Review: Counting & Cracking (Belvoir St Theatre)

Venue: Sydney Town Hall (Sydney NSW), Jan 11 – Feb 2, 2019 | Ridley Centre (Adelaide Showgrounds, South Australia) Mar 2 – 9, 2019
Playwright: S. Shakthidharan
Director: Eamon Flack
Cast: Prakash Belawadi, Nicholas Brown, Jay Emmanuel, Rarriwuy Hick, Antonythasan Jesuthasan, Nadie Kammallaweera, Ahi Karunaharan, Monica Kumar, Gandhi MacIntyre, Shiv Palekar, Monroe Reimers, Hazem Shammas, Nipuni Sharada, Vaishnavi Suryaprakash, Rajan Velu, Sukania Venugopal
Images by Brett Boardman

Theatre review
It was 1983 when Radha first came to Australia, escaping persecution in Sri Lanka during the racial riots of Black July. With her husband killed in the midst of unrest, Radha was left with no choice but to flee alone and pregnant, arriving in Sydney to put down new roots in a foreign land. S. Shakthidharan’s Counting & Cracking is a very big play, ambitious and benevolent, rhapsodic in its attempts to uncover the whole truth about a woman, observed as a maternal figure from the playwright’s vantage point. Shakthidharan’s work is warm and witty, generous in its seismic attempts to explain everything, taking us through half a century of untold stories to reach an understanding about the people we are today.

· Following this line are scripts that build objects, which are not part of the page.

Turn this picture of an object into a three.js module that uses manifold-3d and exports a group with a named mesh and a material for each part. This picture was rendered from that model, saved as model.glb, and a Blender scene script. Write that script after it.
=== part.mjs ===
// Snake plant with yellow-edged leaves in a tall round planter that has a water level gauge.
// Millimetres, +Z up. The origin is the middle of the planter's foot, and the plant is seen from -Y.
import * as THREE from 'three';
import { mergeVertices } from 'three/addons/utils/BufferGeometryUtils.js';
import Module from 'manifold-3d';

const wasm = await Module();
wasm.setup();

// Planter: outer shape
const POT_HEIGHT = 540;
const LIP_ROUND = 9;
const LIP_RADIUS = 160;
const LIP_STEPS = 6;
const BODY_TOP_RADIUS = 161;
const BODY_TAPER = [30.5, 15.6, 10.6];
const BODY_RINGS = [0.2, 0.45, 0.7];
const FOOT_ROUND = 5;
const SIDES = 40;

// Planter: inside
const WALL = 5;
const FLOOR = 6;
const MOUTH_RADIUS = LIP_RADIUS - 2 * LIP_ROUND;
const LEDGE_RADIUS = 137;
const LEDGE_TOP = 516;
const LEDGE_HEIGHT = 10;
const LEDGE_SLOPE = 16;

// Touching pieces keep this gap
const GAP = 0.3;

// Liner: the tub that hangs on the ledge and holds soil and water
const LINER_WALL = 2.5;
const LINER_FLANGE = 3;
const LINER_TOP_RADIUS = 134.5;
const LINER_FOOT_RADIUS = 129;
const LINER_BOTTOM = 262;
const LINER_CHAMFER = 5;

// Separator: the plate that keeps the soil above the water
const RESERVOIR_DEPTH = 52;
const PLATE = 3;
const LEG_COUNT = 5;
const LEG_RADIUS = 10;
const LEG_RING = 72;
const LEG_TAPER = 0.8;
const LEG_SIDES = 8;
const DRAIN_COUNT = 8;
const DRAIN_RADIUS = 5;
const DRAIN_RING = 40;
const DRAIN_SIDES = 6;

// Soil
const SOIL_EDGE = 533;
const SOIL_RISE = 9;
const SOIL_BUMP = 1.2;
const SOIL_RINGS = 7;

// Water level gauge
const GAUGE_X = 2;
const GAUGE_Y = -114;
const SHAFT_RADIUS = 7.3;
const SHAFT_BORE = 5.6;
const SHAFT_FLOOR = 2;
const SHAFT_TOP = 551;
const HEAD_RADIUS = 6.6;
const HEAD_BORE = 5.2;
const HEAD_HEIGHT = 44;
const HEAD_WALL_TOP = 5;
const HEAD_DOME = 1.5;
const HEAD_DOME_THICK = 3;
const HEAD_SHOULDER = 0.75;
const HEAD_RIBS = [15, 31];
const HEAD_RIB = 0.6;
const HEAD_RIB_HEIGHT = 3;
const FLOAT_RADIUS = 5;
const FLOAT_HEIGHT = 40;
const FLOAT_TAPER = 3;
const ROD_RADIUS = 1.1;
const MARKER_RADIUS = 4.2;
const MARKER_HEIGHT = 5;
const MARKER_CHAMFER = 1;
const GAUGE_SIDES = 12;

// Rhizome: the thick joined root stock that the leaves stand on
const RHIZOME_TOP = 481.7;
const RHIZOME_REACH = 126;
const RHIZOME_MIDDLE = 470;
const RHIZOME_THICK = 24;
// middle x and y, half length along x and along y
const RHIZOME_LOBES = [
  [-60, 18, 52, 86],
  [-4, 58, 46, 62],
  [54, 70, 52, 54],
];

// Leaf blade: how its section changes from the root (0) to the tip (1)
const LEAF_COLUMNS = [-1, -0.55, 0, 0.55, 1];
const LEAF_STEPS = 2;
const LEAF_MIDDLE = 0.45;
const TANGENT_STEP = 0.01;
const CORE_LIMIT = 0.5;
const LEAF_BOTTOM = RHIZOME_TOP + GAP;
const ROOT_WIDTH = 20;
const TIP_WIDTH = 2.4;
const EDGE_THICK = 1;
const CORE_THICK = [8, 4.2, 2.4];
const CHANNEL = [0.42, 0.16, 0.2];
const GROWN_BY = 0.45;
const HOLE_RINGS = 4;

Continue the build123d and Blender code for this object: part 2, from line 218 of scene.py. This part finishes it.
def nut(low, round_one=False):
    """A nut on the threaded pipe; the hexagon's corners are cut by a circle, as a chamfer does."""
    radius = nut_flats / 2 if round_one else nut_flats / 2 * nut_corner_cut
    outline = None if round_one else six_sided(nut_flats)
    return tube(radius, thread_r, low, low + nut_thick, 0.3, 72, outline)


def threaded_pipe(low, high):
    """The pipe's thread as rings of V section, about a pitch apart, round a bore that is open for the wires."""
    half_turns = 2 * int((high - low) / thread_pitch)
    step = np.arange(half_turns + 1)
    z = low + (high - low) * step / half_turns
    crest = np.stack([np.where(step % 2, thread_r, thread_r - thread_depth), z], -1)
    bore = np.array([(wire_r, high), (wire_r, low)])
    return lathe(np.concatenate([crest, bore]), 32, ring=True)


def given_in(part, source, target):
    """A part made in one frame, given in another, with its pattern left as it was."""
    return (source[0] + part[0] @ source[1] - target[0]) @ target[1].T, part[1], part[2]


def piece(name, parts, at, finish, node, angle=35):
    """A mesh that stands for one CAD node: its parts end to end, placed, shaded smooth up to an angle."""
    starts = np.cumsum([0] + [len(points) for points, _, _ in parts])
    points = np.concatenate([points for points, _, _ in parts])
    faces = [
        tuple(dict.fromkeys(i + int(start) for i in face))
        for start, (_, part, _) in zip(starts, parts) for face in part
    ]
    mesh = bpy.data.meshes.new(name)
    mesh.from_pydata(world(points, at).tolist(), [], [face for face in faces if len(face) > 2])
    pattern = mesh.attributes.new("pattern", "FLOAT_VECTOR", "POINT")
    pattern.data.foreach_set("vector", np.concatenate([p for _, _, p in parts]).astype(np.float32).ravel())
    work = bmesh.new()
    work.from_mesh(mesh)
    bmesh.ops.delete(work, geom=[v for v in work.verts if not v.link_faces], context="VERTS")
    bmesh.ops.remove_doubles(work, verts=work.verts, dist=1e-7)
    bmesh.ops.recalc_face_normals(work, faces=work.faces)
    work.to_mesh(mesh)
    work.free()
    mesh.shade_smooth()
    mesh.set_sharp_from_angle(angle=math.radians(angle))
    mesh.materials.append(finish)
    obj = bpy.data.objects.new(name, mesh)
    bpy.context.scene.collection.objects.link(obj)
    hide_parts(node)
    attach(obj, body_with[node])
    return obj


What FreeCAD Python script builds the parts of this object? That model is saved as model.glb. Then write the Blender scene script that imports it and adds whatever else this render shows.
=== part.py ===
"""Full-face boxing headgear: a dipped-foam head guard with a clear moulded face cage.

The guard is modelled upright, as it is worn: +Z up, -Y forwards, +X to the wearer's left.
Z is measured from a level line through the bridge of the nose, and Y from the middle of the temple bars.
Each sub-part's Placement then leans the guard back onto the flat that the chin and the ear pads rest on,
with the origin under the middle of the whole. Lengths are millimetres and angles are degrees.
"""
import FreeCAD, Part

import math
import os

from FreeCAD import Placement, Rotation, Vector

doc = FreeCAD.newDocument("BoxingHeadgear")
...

It is often a gripping production, directed by Eamon Flack who renders marvellously the play’s more domestic and romantic scenes. Relationships are beautifully cultivated, between powerful characters, with a convincing sentimentality that encourages the audience to invest deeply, our attention and our emotions, right from the very beginning. Political dimensions are communicated less lucidly, but we are able to gather sufficient information for the narrative drive to maintain interest.

Designer Dale Ferguson’s transformation of Sydney Town Hall’s colonial interior, into a festively radiant Sri Lankan space of congregation and celebration, is a sight to behold. Majestic and monumental, it embraces our bodies and psyches, holding us firmly inside its milieu, to have us luxuriate in all its extravagant expressions. Contrastingly, acoustics are a sore point for the production, with sound engineering unable to overcome the echoey vastness of the old building, thus resulting in occasional dissipation of dialogue. There are however auditory delights to be had, in the form of Stefan Gregory’s score, performed live by a trio of musicians (Kranthi Kiran Mudigonda, Janakan Raj and Venkhatesh Sritharan) whose expert accompaniment provides us with unparalleled sensuality and soulfulness.

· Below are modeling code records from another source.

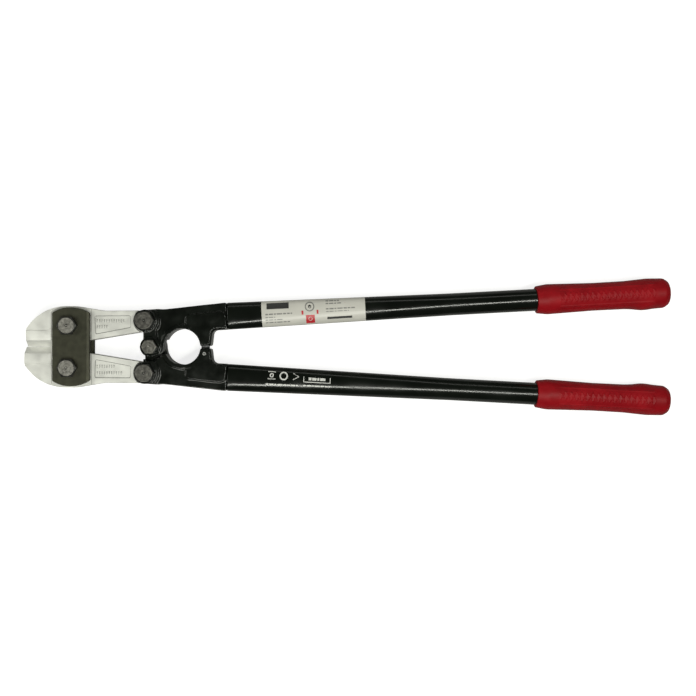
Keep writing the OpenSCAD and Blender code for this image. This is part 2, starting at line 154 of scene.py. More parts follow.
class CutterSizes(bpy.types.PropertyGroup):
    """Sizes of the tool's finish"""

    edge_ease: length("Edge ease", "Width of the broken edges of the jaws and straps", 0.0003)
    bolt_ease: length("Bolt ease", "Width of the broken edges of the bolts, nuts and washers", 0.0002)
    forge_grain: length("Forging cell", "Cell size at which the forged heads are rounded over", 0.0005)
    forge_waves: length("Forging waves", "Height of the uneven skin on the forged heads", 0.00009)
    tube_d: length("Tube diameter", "Diameter of the round part of a handle tube", 0.0213)
    tube_wall: length("Tube wall", "Wall of a handle tube", 0.0018)
    tube_lip: length("Tube lip", "Radius on the edge of the tube where it meets the head", 0.0011)
    oval_w: length("Oval width", "Width of the flattened tube at the head", 0.026)
    oval_t: length("Oval thickness", "Thickness of the flattened tube at the head", 0.0156)
    oval_l: length("Oval length", "Length over which the tube turns round", 0.215)
    relief: length("Grip relief", "Height of the zig-zag ridges on a grip", 0.00045)
    relief_pitch: length("Relief pitch", "Length of one zig-zag on a grip", 0.0105)
    swell: length("Finger swell", "Height of the swell on the inner side of a grip", 0.0009)
    print_t: length("Print thickness", "Thickness of the printing on the label and the tube", 0.00004)
    tube_sides: IntProperty(name="Tube sides", description="Sides of a round section", default=96, min=24)


class CutterColours(bpy.types.PropertyGroup):
    """Colours of the tool's finishes"""

    jaw: colour("Jaws", "Satin plated jaw steel", (0.77, 0.77, 0.735))
    strap: colour("Straps", "Blackened strap steel", (0.044, 0.044, 0.029))
    bolt: colour("Bolts", "Turned bolt faces", (0.33, 0.32, 0.29))
    oxide: colour("Oxide", "Black oxide on bolt flanks", (0.03, 0.03, 0.027))
    nut: colour("Nuts", "Dull zinc on nuts and washers", (0.36, 0.36, 0.34))
    enamel: colour("Enamel", "Black enamel on the heads and tubes", (0.0035, 0.0048, 0.0034))
    vinyl: colour("Vinyl", "Red vinyl of the grips", (0.255, 0.0035, 0.0075))
    rubber: colour("Rubber", "Hard rubber of the stop", (0.018, 0.018, 0.018))
    paper: colour("Label", "Label film", (0.54, 0.53, 0.49))
    ink: colour("Dark ink", "Dark printing", (0.03, 0.03, 0.03))
    pale_ink: colour("Pale ink", "Grey printing", (0.22, 0.22, 0.21))
    red_ink: colour("Red ink", "Red printing", (0.50, 0.02, 0.03))
    floor: colour("Floor", "Studio floor", (0.93, 0.93, 0.93))


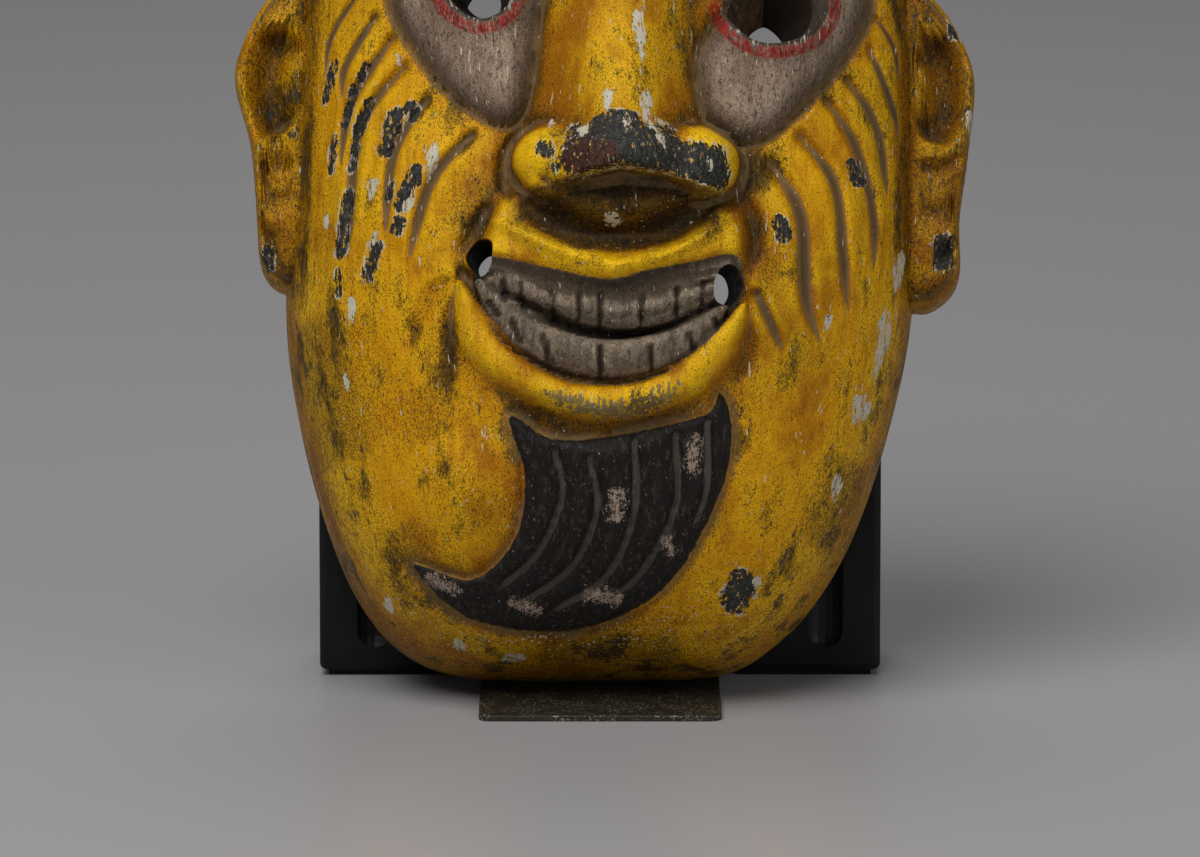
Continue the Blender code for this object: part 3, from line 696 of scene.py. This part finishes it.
def read_levels(values, x, z):
    """A grid of one value to each carving unit, read at the given places."""
    gx = np.clip(x - LEVELS_START[0], 0, values.shape[0] - 1.01)
    gz = np.clip(z - LEVELS_START[1], 0, values.shape[1] - 1.01)
    ix = gx.astype(int)
    iz = gz.astype(int)
    fx = gx - ix
    fz = gz - iz
    low = values[ix, iz] * (1 - fx) + values[ix + 1, iz] * fx
    high = values[ix, iz + 1] * (1 - fx) + values[ix + 1, iz + 1] * fx
    return low * (1 - fz) + high * fz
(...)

Actors Nadie Kammallaweera and Vaishnavi Suryaprakash share the lead role, both captivating and extremely likeable, allowing us to fall under Radha’s spell for the show’s entire duration. Their combined dynamism gives Counting & Cracking complexity and authenticity, and we find ourselves moved by a tale that is at once unique, yet spiritually universal. Sukania Venugopal is memorable as Aacha, the vivacious matriarch who brings colour and effervescence to the stage with every exhilarating entrance. Radha’s son Siddhartha provides the cultural anchor for this Australian story, performed by a very compelling Shiv Palekar, whose luminous confidence proves to be as impressive as it is alluring.

It is always demanded of migrants that we prove our worth. Counting & Cracking is in some ways an exercise in showing the establishment that we contribute at least as much as the others; it makes a statement about our Australianness, arguing against incessant lies about immigration being nothing but a burden on this society. More valuable is the play’s reclamation of identity, in its insistence that the portrayal of Australian lives must include histories and origins that are routinely excluded and denied. As humans, we must always strive for unity, but cohesion must bear the unequivocal acceptance of difference, hard as it may be.